Same goes for the infotainment system. Don’t get me wrong, it works fabulously well and is rather intuitive to operate, but feels somewhat dated compared to other luxury-grade vehicles on the market.
Like, I don’t know, the Q50’s touchscreen system maybe? Hello Infiniti.
The 2016 Infiniti QX50 also comes with an array of seriously high-tech gear. My tester, equipped with the only three optional packages, had pretty much all the tech available in today’s automotive market: adaptive cruise control with lane departure warning, blind spot monitoring, collision avoidance, a back-up camera, a bitchin’ Bose 11-speaker sound system, navigation, Bluetooth audio streaming capabilities, and parking assist; a system that uses three cameras around the car to assist the driver with parallel parking.
Now that’s what you call fully equipped.
Priced to Take on the Germans
The 2016 Infiniti QX50’s ace up its sleeve lies in its value. At an entry price of $37,900, nothing matches its performance credentials and available tech in that price range. Its direct German competitor, the BMW X1, starts at $38,800 with only 228 hp, almost 100 less than the Infiniti.

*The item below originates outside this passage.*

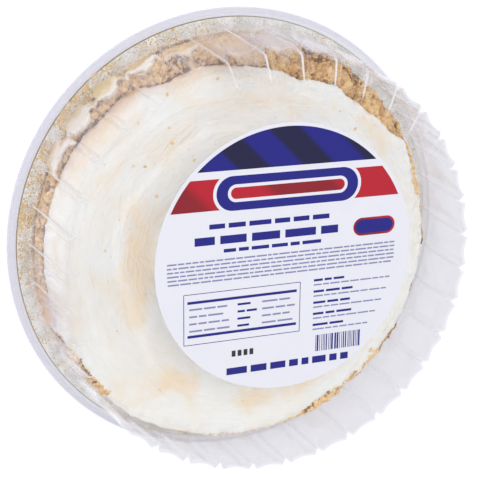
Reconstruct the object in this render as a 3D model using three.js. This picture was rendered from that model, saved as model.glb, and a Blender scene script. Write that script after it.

Although remaining a bit rough around the edges compared to its German rivals, the 2016 Infiniti QX50 remains a rather intriguing product. Consider the fact that the only vehicle that comes close to its performance is the $60,000 Porsche Macan, and the QX50 suddenly becomes quite a bargain.
That being said, if what you’re after is a luxury sport utility vehicle that favors dynamic driving characteristics over minivan-like cargo room, then the 2016 Infiniti QX50 is definitely worth a shot.